[PATCH weston v2 10/11] [RFC] Account for very large repaint window misses

Daniel Stone daniel at fooishbar.org
Fri Mar 10 14:52:58 UTC 2017


Hi Pekka,

On 10 March 2017 at 13:41, Pekka Paalanen
<pekka.paalanen at collabora.co.uk> wrote:
> On Wed,  1 Mar 2017 11:34:09 +0000 Daniel Stone <daniels at collabora.com> wrote:
>>        * the deadline given by repaint_msec? In that case we delay until
>>        * the deadline of the next frame, to give clients a more predictable
>>        * timing of the repaint cycle to lock on. */
>> -     if (presented_flags == WP_PRESENTATION_FEEDBACK_INVALID && msec_rel < 0)
>> -             timespec_add_nsec(&output->next_repaint, &output->next_repaint,
>> -                               refresh_nsec);
>> +     if (presented_flags == WP_PRESENTATION_FEEDBACK_INVALID &&
>> +         msec_rel < 0) {
>> +             while (timespec_sub_to_nsec(&output->next_repaint, &now) < 0) {
>> +                     timespec_add_nsec(&output->next_repaint,
>> +                                       &output->next_repaint,
>> +                                       refresh_nsec);
>> +             }
>> +     }
>>
>>  out:
>>       output->repaint_status = REPAINT_SCHEDULED;
>
> the very point is to postpone the repaint to a future time so that
> clients would not be racing each other any more than they do when the
> repaint loop is continuously active. In that sense this is a correct
> change. It just seems a bit awkward to use a loop instead computing the
> rounded number of frame periods by division.

Sure, not that difficult, just a little ugly:
int n_periods = !!(msec_rel % (refresh_nsec * NSEC_TO_MSEC));
n_periods += msec_rel / (refresh_nsec * NSEC_TO_MSEC);

> However, what strikes me as odd here is that this is done only when
> coming from start_repaint_loop(). How could start_repaint_loop() cause
> weston_output_finish_frame() to be called with a timestamp that is
> older than the most recent vblank?

No idea: if you look at the diff, the original code did the exact same
thing, but only adjusted by a maximum of one period. I agree with you
that it would probably seem better to postpone in all cases, giving
sheer predictability (always respecting the repaint window exactly)
for speed. But I'd like some more input before changing this, and I'd
like to change it in a separate patch to this.

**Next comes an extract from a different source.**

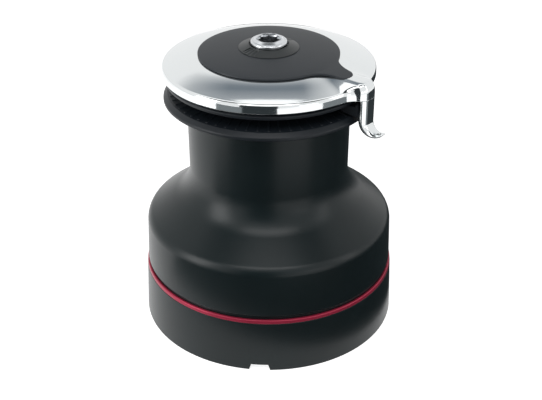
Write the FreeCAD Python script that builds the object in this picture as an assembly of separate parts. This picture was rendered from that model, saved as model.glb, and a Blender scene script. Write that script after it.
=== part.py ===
import FreeCAD, Part
import math
import os

# A large two-speed self-tailing winch. Millimetres, +Z up. The origin is on the
# drum's axis at the deck. The front of the winch looks along -Y.

# Base and gear case
base_r = 140.0
base_top_r = 137.6
skirt_wall = 5.2
plate_h = 10.0
washer_t = 1.8
gear_lift = 2.0
gear_face = 16.0
level_gap = 6.0
deck_gap = 2.0
deck_t = 8.0
case_wall = 8.2
skirt_fit = 0.3
trim_seat_drop = 2.0
trim_h = 4.2
trim_depth = 3.2
rim_h = 5.3
rim_wall = 5.2
housing_screw_inset = 4.7
housing_screw_count = 8
housing_screw_sink = 1.0
housing_screw_l = 15.0
housing_tap_depth = 14.0
deck_hole_room = 0.8
gear_room = 0.9
notch_width = 18.0
notch_h = 6.5
notch_slope = 2.2
notch_depth = 18.0
notch_count = 4
notch_azimuth = -94.0
deck_bolt_count = 8
deck_bolt_circle_r = 118.0
deck_bolt_hole_r = 4.25
deck_bolt_head_r = 8.2
deck_bolt_first = 22.5

# Gears: teeth are cut at one pressure angle, and every tooth is thinned a little
pressure_angle = math.radians(25.0)
addendum = 0.95
dedendum = 1.2
tooth_thinning = 0.2
ring_module = 2.75
ring_teeth = 60
pinion_teeth = 12
pinion_face = 28.0
pinion_room = 1.8
first_module = 2.5
first_drive_teeth = 18
idler_teeth = 12
first_driven_teeth = 27
second_module = 2.0
second_drive_teeth = 11
second_driven_teeth = 55
shaft_azimuth = 90.0
ring_wall = 7.0
ring_flange_w = 12.0
ring_screw_out = 6.5
ring_flange_h = 6.0
ring_register_h = 2.0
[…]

> Did you see a case where it happened?

No, it's just something that had been bugging me ever since I started
looking into repaint. Found purely by inspection.

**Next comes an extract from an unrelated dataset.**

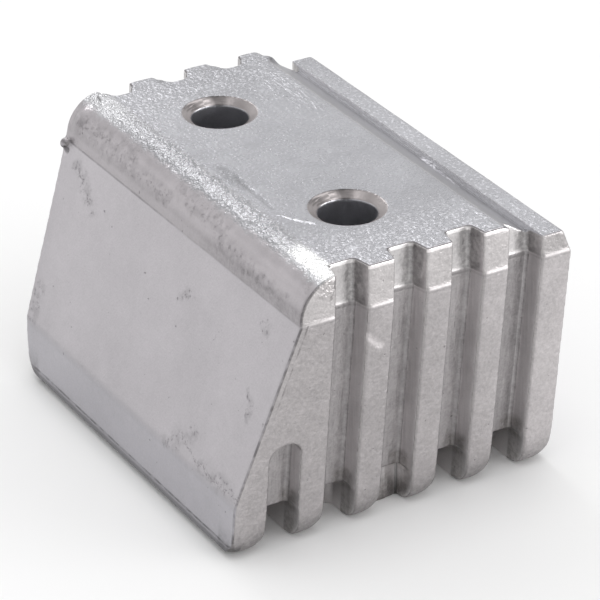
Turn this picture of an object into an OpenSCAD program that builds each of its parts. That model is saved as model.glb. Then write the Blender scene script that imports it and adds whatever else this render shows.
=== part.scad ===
// Sacrificial anode, a finned metal block with two through holes for its bolts.
// One casting: X runs along the line of the holes, the leaning front face is on -Y,
// the raised seating plateau is on top and the block stands on the feet of its fins.

/* [Block] */
// length between the end faces of the fins, at the parting plane
block_length = 73.1; // [66:0.1:90]
// greatest depth, front face to rear flange
block_depth = 57.2; // [54:0.1:70]
// whole height, feet to seating plateau
block_height = 45.7; // [45.4:0.1:60]
// height of the mould's parting plane above the feet
parting_height = 38.7; // [36:0.1:39]
// lean of the end faces below the parting plane, in degrees
end_draft = 5.4; // [2:0.1:7]
// round under the ends, seen from the side
foot_round_r = 3.9; // [2:0.1:5]
// radius of the crown across the underside of each foot
foot_crown_r = 5; // [4.6:0.1:8]
// distance of the crown's middle line from the side of its foot
crown_offset = 2.8; // [2:0.1:3.2]
// ledge left at the parting plane on both ends
parting_step = 0.25; // [0.1:0.05:0.6]

/* [Front face] */
// distance from the hole line to the front face at the parting plane
front_at_parting = 18.5; // [17:0.5:20]
// height at which the leaning front face turns upright
front_crease_height = 10.2; // [7:0.1:14]
// small outward lean that is left below the crease
front_toe = 0.5; // [0.2:0.1:1]
// large round between front face and plateau
front_round_r = 6.6; // [4:0.1:6.8]
// round along the bottom edge of the front face
front_foot_r = 1.8; // [0.8:0.1:3]

/* [Rear flange] */
// height of the flange above the parting plane
flange_rise = 3.55; // [2.5:0.05:4.5]
// thickness of the flange at the parting plane
flange_thickness = 5.2; // [4.6:0.1:6]
// inward lean of the back of the flange above the parting plane
flange_back_lean = 1.45; // [0.8:0.05:1.8]
// depth of the valley beside the flange
valley_depth = 0.8; // [0.4:0.1:1.4]
// distance from the hole line to the rear edge of the plateau
plateau_rear = 16.3; // [14:0.1:17]

/* [Fins and grooves] */
// distance from one fin to the next
fin_pitch = 10; // [9.5:0.1:10.2]
// thickness of a fin at its tip
fin_width = 4.5; // [3.6:0.1:5]
// distance of the middle groove from the hole line
groove_shift = 0.25; // [0:0.05:0.5]
// depth of the grooves in the end faces
groove_depth = 3.3; // [2:0.1:4]
// lean of each groove wall over its depth
groove_wall_lean = 0.6; // [0.2:0.1:0.9]
// round on the upright fin edges below the parting plane
fin_edge_r = 1.1; // [0.6:0.1:1.4]
// height of the open channels under the block
channel_height = 6.3; // [4:0.1:7]
// height of the arch over the short front groove
arch_height = 18.6; // [15:0.1:20]
// depth of the short front groove
arch_groove_depth = 2.7; // [1.5:0.1:3.3]

/* [Bolt holes] */
// distance between the two bolt holes
hole_spacing = 38.1; // [36:0.1:42]
// diameter of the bolt holes
hole_d = 9; // [7:0.1:10]
// diameter of the sunk rim at the plateau
sink_d = 11.9; // [10.6:0.1:14]
// depth of the sunk rim
sink_depth = 0.95; // [0.5:0.05:1.5]
// radius of the round bosses that carry the holes under the block
boss_r = 10.2; // [8:0.1:11]

/* [Cast nub] */
// radius of the cast nub at the far end of the front parting line
nub_r = 0.8; // [0.5:0.1:1.2]

/* [Output] */

/* [Hidden] */
// reach of a cutting body past the faces that it opens
over = 4;
arc_step = 6;
half_length = block_length / 2;
half_depth = block_depth / 2;
upper_half = half_length - parting_step;
flange_inner = half_depth - flange_thickness;
flange_top = parting_height + flange_rise;
front_knee = half_depth - front_toe;
groove_width = fin_pitch - fin_width;
rear_groove_start = groove_shift + 1.5 * fin_pitch + fin_width / 2;
rear_groove_width = flange_inner - rear_groove_start;
foot_x = half_length - parting_height * tan(end_draft);
edge_soft = 0.6;
// middle of the round under the ends, from the middle of the block
toe_mid = foot_x - foot_round_r * tan(45 - end_draft / 2);
// rake of a toe's outline under its foot, and its flare past the end face
toe_rake = 30;
toe_flare = 12;
// leans at which the toe's outline lies against the crown
crown_leans = [12, 24, 36];
// how far the crown is carried on past the side of its foot
crown_past = 0.8;

// Points of an arc in a rounded corner of an outline, from the corner and its neighbours.
function unit(v) = v / norm(v);
function corner(before, here, after, r) =
    let (u = unit(before - here), w = unit(after - here),
         half = acos(u * w) / 2,
         reach = r / tan(half),
         mid = here + unit(u + w) * r / sin(half),
         p = here + u * reach - mid,
         q = here + w * reach - mid,
         turn = 180 - 2 * half,
         sense = (p[0] * q[1] - p[1] * q[0]) > 0 ? 1 : -1,
         n = max(2, ceil(turn / arc_step)))
    [for (i = [0:n]) let (a = sense * turn * i / n)
        mid + [p[0] * cos(a) - p[1] * sin(a), p[0] * sin(a) + p[1] * cos(a)]];

// Outline whose corners are given as [x, y, radius].
function rounded(c) =
    let (n = len(c))
    [for (i = [0:n - 1])
        let (here = [c[i][0], c[i][1]],
             before = [c[(i + n - 1) % n][0], c[(i + n - 1) % n][1]],
             after = [c[(i + 1) % n][0], c[(i + 1) % n][1]])
        each (c[i][2] > 0 ? corner(before, here, after, c[i][2]) : [here])];

// Section across the block: leaning front, plateau, shoulder, valley and flange.
function cross_section() = rounded([
    [-front_at_parting, parting_height, 0],
    [-front_at_parting, block_height, front_round_r],
    [plateau_rear, block_height, 2 * edge_soft],
    [flange_inner - valley_depth / 2, flange_top - valley_depth, edge_soft],
    [flange_inner - valley_depth / 4, flange_top, edge_soft / 3],
    [half_depth - flange_back_lean, flange_top, edge_soft],
    [half_depth, parting_height, 0],
    [half_depth, 0, edge_soft],
    [-half_depth, 0, front_foot_r],
    [-front_knee, front_crease_height, 3 * front_foot_r]]);

// Outline seen from the side: upright above the parting plane, drafted and rounded below.
function side_outline() = rounded([
    [-upper_half, block_height, 0],
    [-upper_half, parting_height, 0],
    [-half_length, parting_height, 0],
    [-foot_x, 0, foot_round_r],
    [foot_x, 0, foot_round_r],
    [half_length, parting_height, 0],
    [upper_half, parting_height, 0],
    [upper_half, block_height, 0]]);

// Outline of the toes of both ends, raked under the foot and flared past the end faces.
function toe_arc(side) =
    [for (a = [-90 - toe_rake : arc_step : -toe_flare])
        [side * (toe_mid + foot_round_r * cos(a)), foot_round_r + foot_round_r * sin(a)]];
function toe_outline() =
    let (fore = toe_arc(1), back = toe_arc(-1), last = len(fore) - 1,
         rise = 3 * foot_round_r, run = rise * tan(toe_flare))
    concat(
        [[0, -toe_mid * tan(toe_rake)]],
        fore,
        [fore[last] + [run, rise], back[last] + [-run, rise]],
        [for (i = [last:-1:0]) back[i]]);

// Plan of one groove, floor at x = 0, open toward +x at the given mouth.
function groove_plan(width, depth, lean, r) = rounded([
    [0, lean - width / 2, edge_soft],
    [depth, -width / 2, r],
    [depth + r, -width / 2 - 3 * r, 0],
    [depth + over, -width / 2 - 3 * r, 0],
    [depth + over, width / 2 + 3 * r, 0],
    [depth + r, width / 2 + 3 * r, 0],
    [depth, width / 2, r],
    [0, width / 2 - lean, edge_soft]]);

function sharp_groove_plan(width, depth, lean) = rounded([
    [0, lean - width / 2, edge_soft],
    [depth + over, -width / 2 - lean * over / depth, 0],
    [depth + over, width / 2 + lean * over / depth, 0],
    [0, width / 2 - lean, edge_soft]]);

module lower_groove(y, width, depth)
    translate([0, y, parting_height])
        rotate([0, end_draft, 0])
            translate([half_length * cos(end_draft) - depth, 0, -parting_height - over])
                linear_extrude(parting_height + 2 * over)
                    polygon(groove_plan(width, depth, groove_wall_lean, fin_edge_r));

module upper_groove(y, width)
    translate([upper_half - groove_depth, y, parting_height])
        linear_extrude(block_height - parting_height + over)
            polygon(sharp_groove_plan(width, groove_depth, groove_wall_lean));

module below_parting()
    translate([-block_length, -block_depth, -over])
        cube([2 * block_length, 2 * block_depth, parting_height + over]);

// Grooves of one end, the rear one a little wider than the others.
module end_grooves() {
    for (k = [-1:1]) {
        y = groove_shift + k * fin_pitch;
        intersection() {
            lower_groove(y, groove_width, groove_depth);
            below_parting();
        }
        upper_groove(y, groove_width);
    }
    rear_y = rear_groove_start + rear_groove_width / 2;
    intersection() {
        lower_groove(rear_y, rear_groove_width, groove_depth);
        below_parting();
    }
    upper_groove(rear_y, rear_groove_width);
    arched_groove(groove_shift - 2 * fin_pitch);
}

// Short groove under the leaning front face, closed by an arch.
module arched_groove(y)
    intersection() {
        lower_groove(y, groove_width, arch_groove_depth);
        translate([0, y, arch_height - groove_width / 2]) rotate([90, 0, 90])
            linear_extrude(block_length)
                union() {
                    circle(d = groove_width, $fn = 48);
                    translate([-groove_width / 2, -block_height])
                        square([groove_width, block_height]);
                }
    }

// What the crown takes off the rear side of a foot, or off its front side for a lean below 0.
module foot_crown(y, lean)
    difference() {
        translate([-block_length, lean > 0 ? y - 1 : y - crown_offset - crown_past, -2 * over])
            cube([2 * block_length, 1 + crown_offset + crown_past, 2 * over + 2 * foot_round_r]);
        translate([0, y, foot_crown_r]) rotate([lean, 0, 0]) translate([0, 0, -foot_crown_r])
            rotate([90, 0, 0]) linear_extrude(4 * foot_crown_r, center = true)
                polygon(toe_outline());
    }

// Open channels between the feet and the crowns of the feet, stopped by the two bosses.
module channels()
    difference() {
        union() {
            for (lean = crown_leans) {
                for (k = [-3:1])
                    foot_crown(groove_shift + (k + 1 / 2) * fin_pitch + fin_width / 2 - crown_offset, lean);
                foot_crown(half_depth - crown_offset, lean);
                foot_crown(crown_offset - half_depth, -lean);
            }
            for (k = [-2:1])
                translate([-block_length, groove_shift + k * fin_pitch - groove_width / 2, -over])
                    cube([2 * block_length, groove_width, channel_height + over]);
            translate([-block_length, rear_groove_start, -over])
                cube([2 * block_length, rear_groove_width, channel_height + over]);
        }
        for (s = [-1, 1])
            translate([s * hole_spacing / 2, 0, -2 * over])
                cylinder(h = channel_height + 3 * over, r = boss_r, $fn = 96);
    }

module bolt_hole()
    union() {
        translate([0, 0, -over]) cylinder(h = block_height + 2 * over, d = hole_d, $fn = 96);
        translate([0, 0, block_height - sink_depth])
            cylinder(h = sink_depth, d1 = hole_d, d2 = sink_d, $fn = 96);
        translate([0, 0, block_height]) cylinder(h = over, d = sink_d, $fn = 96);
    }

module anode_block()
    color("silver")
        difference() {
            union() {
                intersection() {
                    rotate([90, 0, 90]) linear_extrude(2 * block_length, center = true)
                        polygon(cross_section());
                    rotate([90, 0, 0]) linear_extrude(2 * block_depth, center = true)
                        polygon(side_outline());
                }
                translate([nub_r - upper_half,
                           -front_at_parting - 3 * nub_r / 8,
                           parting_height - 4 * nub_r / 5])
                    sphere(r = nub_r, $fn = 24);
            }
            end_grooves();
            mirror([1, 0, 0]) end_grooves();
            channels();
            for (s = [-1, 1]) translate([s * hole_spacing / 2, 0, 0]) bolt_hole();
        }

anode_block();
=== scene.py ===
import math

import bpy
import numpy as np
from mathutils import Matrix, Vector


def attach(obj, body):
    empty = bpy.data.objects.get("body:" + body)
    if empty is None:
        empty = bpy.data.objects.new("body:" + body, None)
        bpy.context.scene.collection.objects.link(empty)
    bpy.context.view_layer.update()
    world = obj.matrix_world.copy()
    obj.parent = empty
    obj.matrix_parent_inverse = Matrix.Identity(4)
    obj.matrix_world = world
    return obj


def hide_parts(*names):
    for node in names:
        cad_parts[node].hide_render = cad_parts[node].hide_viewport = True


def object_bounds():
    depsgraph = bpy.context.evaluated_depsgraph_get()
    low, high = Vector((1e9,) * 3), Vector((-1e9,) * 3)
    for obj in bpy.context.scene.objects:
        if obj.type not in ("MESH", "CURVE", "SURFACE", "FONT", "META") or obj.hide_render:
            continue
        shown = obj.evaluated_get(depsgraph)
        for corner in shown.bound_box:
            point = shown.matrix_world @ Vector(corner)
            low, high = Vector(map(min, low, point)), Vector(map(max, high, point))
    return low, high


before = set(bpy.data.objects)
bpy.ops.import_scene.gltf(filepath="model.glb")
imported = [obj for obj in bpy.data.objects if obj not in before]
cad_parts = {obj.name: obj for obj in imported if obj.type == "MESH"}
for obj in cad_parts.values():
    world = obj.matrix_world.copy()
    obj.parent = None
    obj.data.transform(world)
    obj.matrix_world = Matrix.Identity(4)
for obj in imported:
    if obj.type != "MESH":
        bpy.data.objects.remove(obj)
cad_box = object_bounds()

MM = 0.001

# Faces and holes of the block, in millimetres
PARTING = 38.7
END_AT_PARTING = 36.55
END_SLOPE = 0.0945
GROOVE_DEPTH = 3.3
FIN_FRONT = -7.0
FIN_BACK = -2.5
FIN_PITCH = 10.0
HOLE_X = 19.05
HOLE_R = 4.5
SINK_R = 5.95
SINK_FLOOR = 44.75
FRONT_AT_PARTING = -18.5
FRONT_SLOPE = 0.337
FRONT_FOOT = -28.4
FRONT_CREASE = 10.2
FRONT_ROUND_R = 6.6
FRONT_ROUND_MID = Vector((0, -11.9, 39.1))
PLATEAU_REAR = 16.3
PLATEAU_TOP = 45.7
VALLEY_FLOOR = 41.45
FLANGE_FRONT = 23.4
REAR_FACE = 28.6
CHANNEL_TOP = 6.3
BOSS_CORNER = (28.9, 2.7, 2.8)

# Ways from a hole's axis, level: to the far side of its sink as the photo shows it, and to its left
# The sinks' painted shade faces SINK_BACK, and their painted glints lie between it and SINK_SIDE
SINK_BACK = (-0.866, 0.5, 0.0)
SINK_SIDE = (-0.5, -0.866, 0.0)

# Single marks on the block, each from its start to its end
NUB = Vector((-35.5, -18.8, 38.1))
NUB_PIT = Vector((-35.0, -19.3, 37.4))
DENT = (Vector((36.3, -7.1, 33.9)), Vector((36.1, -4.6, 31.6)))
VALLEY_FLASH = (Vector((5.0, 22.5, 42.0)), Vector((15.8, 21.4, 42.2)))
TOP_SCRATCH = (Vector((16.2, -10.4, PLATEAU_TOP)), Vector((21.1, -6.9, PLATEAU_TOP)))
BAND_CREASE = (Vector((2.4, -9.2, PLATEAU_TOP)), Vector((14.0, -9.9, PLATEAU_TOP)))

# The camera's place: turned from -Y towards +X, raised, and shifted in its own plane
VIEW_AZIMUTH = 59.013
VIEW_ELEVATION = 28.631
VIEW_DISTANCE = 526.2
VIEW_RIGHT = 2.76
VIEW_DOWN = 15.48
LENS = 205.7

# Strength of all the light, and the share of it that the alloy gives back
LIGHT = 1.15
ROOM_STRENGTH = 0.70
METAL_TONE = 0.774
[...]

> I think it would only happen with a) broken driver reporting bad
> timestamps with pageflip events (we already verify timestamps from the
> vblank query and fall back to pageflip otherwise), or b) something
> stalled weston for too long.
>
> a) would be a bug we want to log. b) might be a bug we want to log, or
> just high system load in general which we wouldn't want to log, really.
> Unfortunately there is no way to tell.
>
> There is the original reason we want to ensure the target time is in
> the future, but there are no reasons when doing so would be bad.
> Therefore I think this is a good idea.
>
> I'd like to get rid of the loop if it doesn't make things too
> messy, even when the "insanity check" already ensures we don't
> loop too long.

As long as the above looks reasonable, then sure; happy to expand the
!! to a ternary or something as well.

> Failed insanity check makes the target time 'now'. Should that also be
> subject to postponing for a period? I think it would be more
> consistent. That is, make the comparison <= 0.

Er, unsure. Probably?

> What were the arguments you thought to make this an undesireable patch?
> I couldn't come up with any.

None per se. I flagged it as such because a) it isn't required to
achieve the actual goal of the patchset, b) given the somewhat
intricate nature of the code in question, I wasn't sure if it was
deliberate or not, and c) I only noticed it by inspection and have
never observed it myself. But it does indeed seem to be correct, so
I'll take that as a positive comment, and maybe wait to see what Mario
says before we think about merging it.